Location
- 2 Foxhills Road Scunthorpe, Lincolnshire, DN15 8LJ England 53°36′02″N 0°40′00″W﻿ / ﻿53.60061°N 0.6666°W

Information
- Type: Academy
- Department for Education URN: 137004 Tables
- Ofsted: Reports
- Principal: Tracy Motson
- Gender: Mixed
- Age: 11 to 16
- Enrolment: 563 as of February 2016^{[update]}
- Website: http://www.foxhills.outwood.com

= Outwood Academy Foxhills =

Outwood Academy Foxhills is a mixed secondary school located in Scunthorpe, North Lincolnshire, England.

==History==
===Secondary modern school===
The school opened as Foxhills Secondary School in January 1951, with room for 400 children, with nine classrooms, two housecraft or domestic science, one craft, one woodwork or metalwork, and science laboratory. It was built with Tudor sand-faced bricks from the Isle of Axholme. The school was officially opened Saturday 19 May 1951 by the Labour minister of education George Tomlinson, and his wife, with the Mayor of Scunthorpe, Fred Gough. The school cost around £110,000.

The next part of the school would cost around £85,000, to provide room for 700 children, with six more classrooms, four art and craft rooms, two gymnasiums, and another science room. The headteacher was Mr Dennis Gilgallon, who had been educated at Brigg Grammar School; he died aged 54 on Thursday 19 November 1964 in S War Memorial Hospital, after being taken ill on Tuesday 17 November 1964. But the next phase, costing £79,000, would have to wait until 1959 for work to start.
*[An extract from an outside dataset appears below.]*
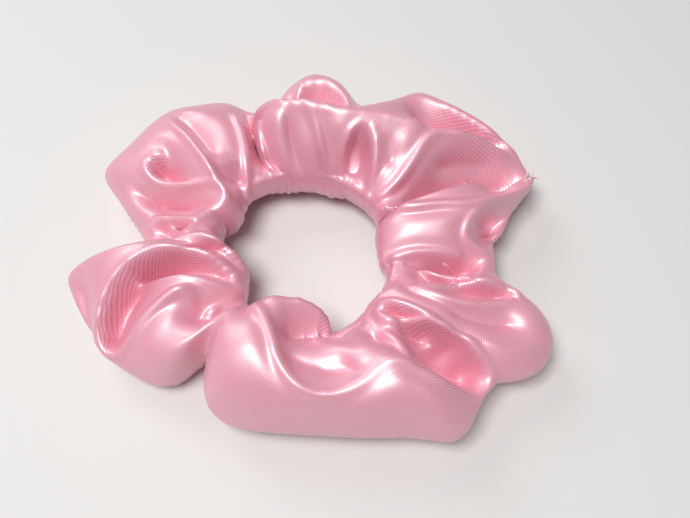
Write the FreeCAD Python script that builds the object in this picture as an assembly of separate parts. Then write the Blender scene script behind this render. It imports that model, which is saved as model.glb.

Houses were Axholme, Trent, Berkeley and Cliff. The school was overcrowded by 1958, with 600 children in a school designed for 450.

===Comprehensive===
The headmaster was Cliff Buck, who retired in July 1985. 37 year old Bob Lennox took over in September 1985, leaving at the end of 1989. He was replaced by Stephen Cook in February 1990.

===Technology college===
It was previously known as Foxhills School, it gained specialist status in Technology and was renamed Foxhills Technology College. Foxhills was the town's first specialist school, and then became Scunthorpe's first Performing Arts College in 2007, adding specialisms in Maths and Computing in 2008 following Government designation as Scunthorpe's first High Performing Specialist School.

===Academy===
It was previously a community school administered by North Lincolnshire Council, Foxhills converted to academy status on 1 August 2011 and was renamed Invenio Academy. On 1 September 2014 the academy became part of the Outwood Grange Academies Trust and was renamed Outwood Academy Foxhills.

==Curriculum==
Outwood Academy Foxhills offers GCSEs and BTECs as programmes of study for pupils.

==1970 accident==
On Saturday 14 February 1970 Martin Geoffrey Daly fell 409 feet off Swirral Edge on Helvellyn, near White Side, and died. His body was recovered by the Patterdale rescue team. He had been in a team of five boys and three teachers, when he slipped.